The corresponding value specifies the path to the folder in which the results of the named entity extraction will be stored. All output files will be saved as plain text with the extension txt. The name of the file will be identical to the name of the corresponding file containing the original document text, and located in the folder specified as the value of the folder‑in key. If the file with the same name already exists, its content will be overwritten. If the file does not yet exist, it will be created. If no value is specified, named entity extraction will be omitted. If the specified folder does not exist, a warning message will be recorder in the log file, and the processing will be aborted.

ndf-folder-out

The corresponding value specifies the path to the folder in which the normalized document formats (NDF) will be stored. NDF is used by SANDRA Categorization Engine for categorization. All output files will be saved as plain text with the extension txt. The name of the file will be identical to the name of the corresponding file containing the original document text, and located in the folder specified as the value of the folder‑in key. If the file with the same name already exists, its content will be overwritten. If the file does not yet exist, it will be created. If no value is specified, NDF will not be created. If the specified folder does not exist, a warning message will be recorder in the log file, and the processing will be aborted.

cbi-folder-out

The corresponding value specifies the path to the folder in which the results of the concept indexing will be stored. All output files will be saved as plain text with the extension txt. The name of the file will be identical to the name of the corresponding file containing the original document text, and located in the folder specified as the value of the folder‑in key. If the file with the same name already exists, its content will be overwritten. If the file does not yet exist, it will be created. If no value is specified, concept indexing will be omitted. If the specified folder does not exist, a warning message will be recorder in the log file, and the processing will be aborted.

logging

The corresponding value specifies the path to the file in which the log will be recorded. The path must not include the file name. – The file containing the log will be automatically named cont_debug.log. If the file already exists, its content will be overwritten. If the file does not exist, it will be created. If no value is specified, a warning message will be recorder in the log file, and the processing will be aborted.

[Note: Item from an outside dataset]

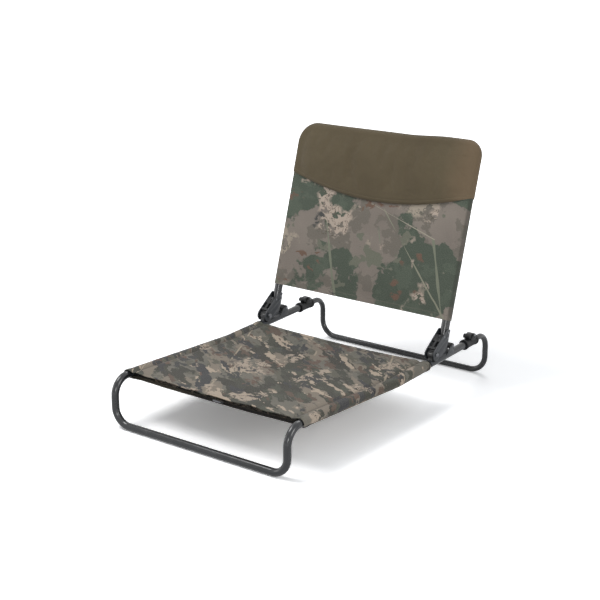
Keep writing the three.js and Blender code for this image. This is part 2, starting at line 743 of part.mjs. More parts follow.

The execution of SANDRA Content Engine can be conveniently monitored by tailing this log file. There are many tailing applications available as freeware.

resources

The corresponding value specifies the path to the folder containing the resource files required to execute SANDRA Content Engine. If no value is specified, or if the specified folder does not exist, a warning message will be recorder in the log file, and the processing will be aborted.

lexicon

The corresponding value specifies the path to the file containing the lexicon required to execute SANDRA Content Engine. This is a plain text file containing a lexicon in an internal format. Multiple entries of this key are possible, specifying various lexicons that will be loaded (for example, for multilingual processing). If the specified file does not exist, a warning message will be recorder in the log file, and the processing will be aborted.

ontology

The corresponding value specifies the path to the file containing the ontology required for concept indexing. This is a plain text file containing an ontology in an internal format. This internal format is generated by the SANDRA Ontology Importer – an auxiliary application designed to transform ontologies into the format used by SANDRA for concept indexing. Multiple entries of this key are possible, specifying various ontologies that will be loaded. If the specified file does not exist, a warning message will be recorder in the log file, and the concept indexing will be omitted.

max-branch-length

The corresponding value specifies the maximal length of a branch in the normalized document format (NDF) counted in nodes. NDF is a suffix‑trie consisting of noun phrases of particular types. This value specifies what is the maximal number of words allowed in such noun phrase. A warning message will be recorded in the log file, and the processing will be aborted in the following cases: (1) no value is specified, (2) the specified value is not an integer, (3) the specified value is not a positive integer, (4) the specified value is zero (0), (5) the specified value is bigger then 6. The last restriction is an arbitrary decision based on the experience regarding what is considered a useful lexical pattern, and designed to minimize the size of NDF.

language-recognition-min

The corresponding value specifies the minimal percentage of the most frequently occurring words in a language detected in a document, in order to consider that the document was composed in the corresponding language. SANDRA Content Engine supports currently recognition of English, German and Italian. If none of these languages can be assigned to a document, this document will not be processed. A warning message will be recorded in the log file, and the processing will be aborted in the following cases: (1) no value is specified, (2) the specified value is not an integer, (3) the specified value is not a positive integer, (4) the specified value is zero (0), (5) the specified value is bigger then 30, (6) if the specified value is smaller then 10. The last restriction is an arbitrary decision based on the experience regarding what is the minimal lexical content that justifies the processing of a document file.